> Modeling code records:
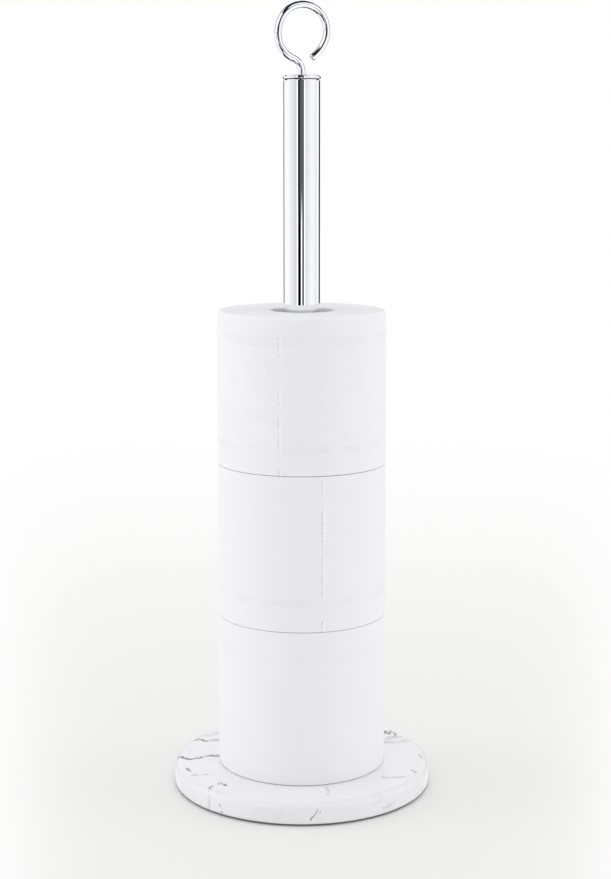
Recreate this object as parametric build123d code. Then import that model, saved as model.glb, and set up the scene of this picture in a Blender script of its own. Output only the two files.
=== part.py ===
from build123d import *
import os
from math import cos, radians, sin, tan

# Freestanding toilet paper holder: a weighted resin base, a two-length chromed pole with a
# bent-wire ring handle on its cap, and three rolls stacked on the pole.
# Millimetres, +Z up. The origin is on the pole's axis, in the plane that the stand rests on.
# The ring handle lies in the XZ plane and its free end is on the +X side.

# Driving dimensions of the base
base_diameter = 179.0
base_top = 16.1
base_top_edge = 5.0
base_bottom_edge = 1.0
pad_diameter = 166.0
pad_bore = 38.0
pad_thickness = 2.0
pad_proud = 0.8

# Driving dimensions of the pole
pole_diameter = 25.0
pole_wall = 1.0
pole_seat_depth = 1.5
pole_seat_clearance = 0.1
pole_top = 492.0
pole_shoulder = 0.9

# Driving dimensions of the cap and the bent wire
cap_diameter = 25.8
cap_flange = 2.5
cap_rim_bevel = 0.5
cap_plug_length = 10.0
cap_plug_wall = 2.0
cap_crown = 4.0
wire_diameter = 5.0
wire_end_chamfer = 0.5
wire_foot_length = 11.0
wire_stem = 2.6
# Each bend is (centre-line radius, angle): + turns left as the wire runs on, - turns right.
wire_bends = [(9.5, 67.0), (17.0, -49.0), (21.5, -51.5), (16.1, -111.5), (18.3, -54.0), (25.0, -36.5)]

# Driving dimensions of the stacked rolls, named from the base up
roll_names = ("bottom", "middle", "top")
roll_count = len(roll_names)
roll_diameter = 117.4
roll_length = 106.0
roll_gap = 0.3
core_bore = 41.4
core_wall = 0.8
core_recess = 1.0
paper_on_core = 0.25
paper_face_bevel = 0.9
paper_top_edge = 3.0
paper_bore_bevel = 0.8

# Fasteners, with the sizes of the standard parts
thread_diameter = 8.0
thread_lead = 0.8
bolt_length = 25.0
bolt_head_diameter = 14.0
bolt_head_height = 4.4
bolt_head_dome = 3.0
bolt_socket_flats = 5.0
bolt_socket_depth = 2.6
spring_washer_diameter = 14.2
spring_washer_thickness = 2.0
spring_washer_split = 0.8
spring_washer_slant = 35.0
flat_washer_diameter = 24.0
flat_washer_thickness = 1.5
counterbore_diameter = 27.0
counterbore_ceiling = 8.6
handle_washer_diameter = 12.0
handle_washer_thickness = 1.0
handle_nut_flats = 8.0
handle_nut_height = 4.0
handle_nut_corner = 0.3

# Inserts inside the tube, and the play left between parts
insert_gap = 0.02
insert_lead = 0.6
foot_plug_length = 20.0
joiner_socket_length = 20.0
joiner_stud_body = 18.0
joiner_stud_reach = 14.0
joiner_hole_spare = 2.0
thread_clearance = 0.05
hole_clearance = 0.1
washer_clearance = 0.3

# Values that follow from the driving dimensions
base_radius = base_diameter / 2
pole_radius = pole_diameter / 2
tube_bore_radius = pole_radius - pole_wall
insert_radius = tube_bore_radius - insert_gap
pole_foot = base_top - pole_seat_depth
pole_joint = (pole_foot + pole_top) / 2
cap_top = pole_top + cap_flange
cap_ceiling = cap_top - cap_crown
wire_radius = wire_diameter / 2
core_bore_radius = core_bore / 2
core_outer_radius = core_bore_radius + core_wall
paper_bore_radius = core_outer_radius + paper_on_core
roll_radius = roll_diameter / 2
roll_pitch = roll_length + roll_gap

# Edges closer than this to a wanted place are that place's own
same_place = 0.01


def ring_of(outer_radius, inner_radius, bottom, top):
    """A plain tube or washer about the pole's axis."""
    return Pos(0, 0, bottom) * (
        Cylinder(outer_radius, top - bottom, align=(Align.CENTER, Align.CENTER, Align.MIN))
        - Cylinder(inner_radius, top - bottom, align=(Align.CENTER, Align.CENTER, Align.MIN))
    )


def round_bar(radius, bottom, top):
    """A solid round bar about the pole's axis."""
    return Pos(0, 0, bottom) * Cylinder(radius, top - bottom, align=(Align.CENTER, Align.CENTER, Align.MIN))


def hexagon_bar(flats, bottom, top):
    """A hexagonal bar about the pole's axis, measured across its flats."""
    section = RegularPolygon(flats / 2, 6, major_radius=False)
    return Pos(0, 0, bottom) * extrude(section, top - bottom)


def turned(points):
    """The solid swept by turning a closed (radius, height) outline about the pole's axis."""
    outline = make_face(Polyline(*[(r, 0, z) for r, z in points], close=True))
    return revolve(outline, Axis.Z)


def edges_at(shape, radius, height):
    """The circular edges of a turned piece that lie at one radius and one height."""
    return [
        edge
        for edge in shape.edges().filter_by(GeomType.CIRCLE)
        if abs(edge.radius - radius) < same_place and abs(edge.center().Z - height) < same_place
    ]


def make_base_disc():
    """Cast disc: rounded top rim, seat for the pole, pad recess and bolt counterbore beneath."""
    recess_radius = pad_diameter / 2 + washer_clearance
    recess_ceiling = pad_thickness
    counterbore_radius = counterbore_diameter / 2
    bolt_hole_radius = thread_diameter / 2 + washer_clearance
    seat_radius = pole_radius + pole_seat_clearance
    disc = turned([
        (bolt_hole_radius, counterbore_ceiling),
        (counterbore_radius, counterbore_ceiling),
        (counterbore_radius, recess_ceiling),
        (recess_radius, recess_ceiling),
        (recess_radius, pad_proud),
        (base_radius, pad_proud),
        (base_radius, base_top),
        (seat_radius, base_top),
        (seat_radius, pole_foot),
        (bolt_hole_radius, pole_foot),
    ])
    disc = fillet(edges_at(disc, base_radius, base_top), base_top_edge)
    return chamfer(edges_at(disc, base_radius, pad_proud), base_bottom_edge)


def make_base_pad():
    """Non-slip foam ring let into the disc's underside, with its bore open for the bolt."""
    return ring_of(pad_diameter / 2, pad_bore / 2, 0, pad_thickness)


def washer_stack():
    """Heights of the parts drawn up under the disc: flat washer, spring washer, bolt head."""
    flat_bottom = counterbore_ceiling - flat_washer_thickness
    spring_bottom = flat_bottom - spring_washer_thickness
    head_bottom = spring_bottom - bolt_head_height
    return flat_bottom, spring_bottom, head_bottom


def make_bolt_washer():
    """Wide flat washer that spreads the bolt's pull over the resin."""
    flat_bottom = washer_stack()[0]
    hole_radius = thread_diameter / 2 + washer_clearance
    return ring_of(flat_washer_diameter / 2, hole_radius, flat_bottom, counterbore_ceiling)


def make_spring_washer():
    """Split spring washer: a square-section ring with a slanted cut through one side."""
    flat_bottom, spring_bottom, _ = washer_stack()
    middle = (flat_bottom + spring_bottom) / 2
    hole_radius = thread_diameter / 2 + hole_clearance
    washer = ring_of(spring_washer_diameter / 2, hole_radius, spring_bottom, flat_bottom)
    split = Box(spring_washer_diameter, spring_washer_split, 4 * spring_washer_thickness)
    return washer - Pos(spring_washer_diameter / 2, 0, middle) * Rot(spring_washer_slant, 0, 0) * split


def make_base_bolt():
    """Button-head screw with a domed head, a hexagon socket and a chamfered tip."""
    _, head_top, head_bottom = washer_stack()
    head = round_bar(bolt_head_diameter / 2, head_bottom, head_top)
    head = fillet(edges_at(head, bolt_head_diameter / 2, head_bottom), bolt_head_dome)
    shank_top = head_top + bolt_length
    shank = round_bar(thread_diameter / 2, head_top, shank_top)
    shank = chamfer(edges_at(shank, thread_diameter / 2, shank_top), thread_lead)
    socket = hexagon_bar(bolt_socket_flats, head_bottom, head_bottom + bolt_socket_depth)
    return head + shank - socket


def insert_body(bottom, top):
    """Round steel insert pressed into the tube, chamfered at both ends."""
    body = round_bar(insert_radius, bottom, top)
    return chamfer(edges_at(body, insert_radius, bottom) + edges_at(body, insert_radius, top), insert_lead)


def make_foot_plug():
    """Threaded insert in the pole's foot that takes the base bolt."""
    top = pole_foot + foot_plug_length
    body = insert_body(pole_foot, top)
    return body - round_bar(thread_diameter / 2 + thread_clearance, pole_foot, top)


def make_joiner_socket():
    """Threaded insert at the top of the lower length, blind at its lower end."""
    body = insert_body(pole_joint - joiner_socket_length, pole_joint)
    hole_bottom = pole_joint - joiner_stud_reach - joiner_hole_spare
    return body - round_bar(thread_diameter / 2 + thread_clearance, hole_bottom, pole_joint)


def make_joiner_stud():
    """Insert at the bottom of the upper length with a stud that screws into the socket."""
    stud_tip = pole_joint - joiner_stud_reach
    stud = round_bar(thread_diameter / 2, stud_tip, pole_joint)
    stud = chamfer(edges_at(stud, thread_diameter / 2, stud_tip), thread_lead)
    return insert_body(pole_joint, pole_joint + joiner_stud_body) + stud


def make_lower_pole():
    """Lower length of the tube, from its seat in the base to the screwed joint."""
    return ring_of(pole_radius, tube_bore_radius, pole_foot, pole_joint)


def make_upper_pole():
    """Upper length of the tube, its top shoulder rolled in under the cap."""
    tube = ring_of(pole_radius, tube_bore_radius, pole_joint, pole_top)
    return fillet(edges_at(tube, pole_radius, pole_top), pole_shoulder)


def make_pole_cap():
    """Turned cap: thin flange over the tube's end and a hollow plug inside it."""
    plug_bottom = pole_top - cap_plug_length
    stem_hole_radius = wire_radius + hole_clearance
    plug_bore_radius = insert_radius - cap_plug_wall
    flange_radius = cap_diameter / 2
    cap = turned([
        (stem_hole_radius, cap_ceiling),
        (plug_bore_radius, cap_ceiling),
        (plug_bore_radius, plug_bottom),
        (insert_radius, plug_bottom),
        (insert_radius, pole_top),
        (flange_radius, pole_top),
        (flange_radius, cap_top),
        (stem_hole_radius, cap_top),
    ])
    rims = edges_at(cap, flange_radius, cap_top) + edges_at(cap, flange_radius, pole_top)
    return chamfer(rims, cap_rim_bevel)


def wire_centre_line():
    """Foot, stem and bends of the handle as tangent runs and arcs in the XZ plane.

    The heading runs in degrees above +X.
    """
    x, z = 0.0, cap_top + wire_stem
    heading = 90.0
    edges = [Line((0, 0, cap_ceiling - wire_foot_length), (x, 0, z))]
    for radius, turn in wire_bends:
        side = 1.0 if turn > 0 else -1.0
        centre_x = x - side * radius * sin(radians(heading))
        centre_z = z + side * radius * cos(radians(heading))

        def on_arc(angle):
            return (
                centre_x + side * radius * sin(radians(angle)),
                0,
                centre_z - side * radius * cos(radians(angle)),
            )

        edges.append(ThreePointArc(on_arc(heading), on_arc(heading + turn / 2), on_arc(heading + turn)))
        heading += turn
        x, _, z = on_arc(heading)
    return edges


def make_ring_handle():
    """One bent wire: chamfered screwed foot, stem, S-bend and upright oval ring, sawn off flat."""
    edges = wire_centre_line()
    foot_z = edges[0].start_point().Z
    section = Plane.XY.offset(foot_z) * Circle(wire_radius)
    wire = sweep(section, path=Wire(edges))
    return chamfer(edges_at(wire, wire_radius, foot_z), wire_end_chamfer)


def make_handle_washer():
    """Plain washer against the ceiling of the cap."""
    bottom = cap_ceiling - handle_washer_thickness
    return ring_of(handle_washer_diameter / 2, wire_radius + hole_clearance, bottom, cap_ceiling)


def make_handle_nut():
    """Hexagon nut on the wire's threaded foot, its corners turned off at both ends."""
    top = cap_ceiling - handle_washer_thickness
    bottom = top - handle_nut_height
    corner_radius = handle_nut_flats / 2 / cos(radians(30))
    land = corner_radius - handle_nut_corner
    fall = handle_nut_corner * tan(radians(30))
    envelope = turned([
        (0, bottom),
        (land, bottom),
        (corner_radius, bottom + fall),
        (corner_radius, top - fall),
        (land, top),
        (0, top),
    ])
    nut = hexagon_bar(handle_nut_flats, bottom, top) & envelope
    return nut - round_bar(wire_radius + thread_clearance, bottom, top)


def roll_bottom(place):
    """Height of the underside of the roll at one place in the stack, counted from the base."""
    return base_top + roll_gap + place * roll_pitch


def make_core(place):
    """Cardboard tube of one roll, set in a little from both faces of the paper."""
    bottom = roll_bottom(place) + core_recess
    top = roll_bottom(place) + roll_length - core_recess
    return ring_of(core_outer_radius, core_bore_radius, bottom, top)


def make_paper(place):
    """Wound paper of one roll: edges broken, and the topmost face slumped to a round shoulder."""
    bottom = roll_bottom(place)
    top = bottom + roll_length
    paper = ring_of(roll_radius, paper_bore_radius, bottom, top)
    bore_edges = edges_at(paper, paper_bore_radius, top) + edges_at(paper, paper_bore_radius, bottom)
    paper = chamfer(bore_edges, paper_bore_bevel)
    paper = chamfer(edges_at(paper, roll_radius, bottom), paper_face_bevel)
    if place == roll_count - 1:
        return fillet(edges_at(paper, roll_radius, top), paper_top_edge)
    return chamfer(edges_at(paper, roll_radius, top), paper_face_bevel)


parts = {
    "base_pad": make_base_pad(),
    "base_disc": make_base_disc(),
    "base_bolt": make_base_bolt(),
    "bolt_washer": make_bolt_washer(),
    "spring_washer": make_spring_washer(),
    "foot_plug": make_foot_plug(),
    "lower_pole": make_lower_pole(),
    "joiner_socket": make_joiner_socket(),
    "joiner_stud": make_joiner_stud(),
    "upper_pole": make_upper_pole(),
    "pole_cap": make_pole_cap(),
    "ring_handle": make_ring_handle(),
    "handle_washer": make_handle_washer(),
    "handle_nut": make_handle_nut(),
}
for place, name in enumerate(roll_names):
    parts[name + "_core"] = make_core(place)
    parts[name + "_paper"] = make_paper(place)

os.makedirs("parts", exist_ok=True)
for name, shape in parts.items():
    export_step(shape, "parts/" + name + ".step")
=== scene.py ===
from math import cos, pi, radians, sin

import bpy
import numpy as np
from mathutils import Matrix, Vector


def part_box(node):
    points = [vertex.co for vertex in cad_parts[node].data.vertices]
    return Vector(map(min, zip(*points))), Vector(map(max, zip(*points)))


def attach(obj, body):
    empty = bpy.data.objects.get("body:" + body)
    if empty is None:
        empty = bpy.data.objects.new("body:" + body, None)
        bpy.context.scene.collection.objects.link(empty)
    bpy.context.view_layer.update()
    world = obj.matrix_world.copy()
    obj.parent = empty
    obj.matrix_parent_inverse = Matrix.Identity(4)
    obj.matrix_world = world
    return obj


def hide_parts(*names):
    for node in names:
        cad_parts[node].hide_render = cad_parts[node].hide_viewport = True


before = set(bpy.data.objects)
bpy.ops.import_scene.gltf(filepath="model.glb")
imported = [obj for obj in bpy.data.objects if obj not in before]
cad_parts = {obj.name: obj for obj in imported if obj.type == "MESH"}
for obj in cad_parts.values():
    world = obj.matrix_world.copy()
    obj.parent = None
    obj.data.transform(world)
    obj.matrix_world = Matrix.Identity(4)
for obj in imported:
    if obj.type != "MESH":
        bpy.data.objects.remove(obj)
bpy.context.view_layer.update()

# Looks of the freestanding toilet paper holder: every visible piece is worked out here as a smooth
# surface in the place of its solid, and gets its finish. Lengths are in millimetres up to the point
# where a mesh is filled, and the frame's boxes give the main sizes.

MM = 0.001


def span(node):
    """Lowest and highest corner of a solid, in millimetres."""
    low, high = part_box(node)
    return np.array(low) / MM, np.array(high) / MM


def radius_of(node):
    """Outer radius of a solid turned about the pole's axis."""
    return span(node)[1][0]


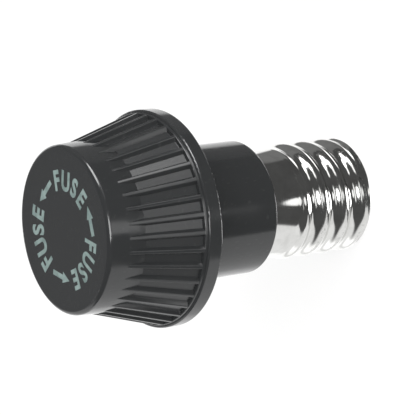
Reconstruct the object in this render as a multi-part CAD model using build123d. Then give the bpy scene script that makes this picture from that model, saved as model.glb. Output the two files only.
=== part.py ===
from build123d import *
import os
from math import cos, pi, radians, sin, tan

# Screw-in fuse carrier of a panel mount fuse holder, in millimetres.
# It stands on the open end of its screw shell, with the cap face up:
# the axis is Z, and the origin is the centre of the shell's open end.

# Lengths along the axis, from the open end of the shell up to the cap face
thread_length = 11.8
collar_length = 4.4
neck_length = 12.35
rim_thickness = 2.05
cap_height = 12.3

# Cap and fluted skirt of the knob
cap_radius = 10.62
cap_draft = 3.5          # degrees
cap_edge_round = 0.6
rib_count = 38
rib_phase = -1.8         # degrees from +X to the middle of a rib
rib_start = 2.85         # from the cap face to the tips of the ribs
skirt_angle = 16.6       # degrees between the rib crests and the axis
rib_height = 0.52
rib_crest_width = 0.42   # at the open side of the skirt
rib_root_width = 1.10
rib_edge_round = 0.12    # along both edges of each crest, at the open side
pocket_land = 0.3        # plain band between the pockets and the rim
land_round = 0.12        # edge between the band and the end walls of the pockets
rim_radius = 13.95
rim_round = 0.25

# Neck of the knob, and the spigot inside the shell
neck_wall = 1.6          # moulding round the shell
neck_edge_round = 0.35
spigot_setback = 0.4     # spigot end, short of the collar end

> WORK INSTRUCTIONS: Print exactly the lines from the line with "if empty is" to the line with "obj.parent = empty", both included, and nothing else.

> EXERCISE RESULT:
    if empty is None:
        empty = bpy.data.objects.new("body:" + body, None)
        bpy.context.scene.collection.objects.link(empty)
    bpy.context.view_layer.update()
    world = obj.matrix_world.copy()
    obj.parent = empty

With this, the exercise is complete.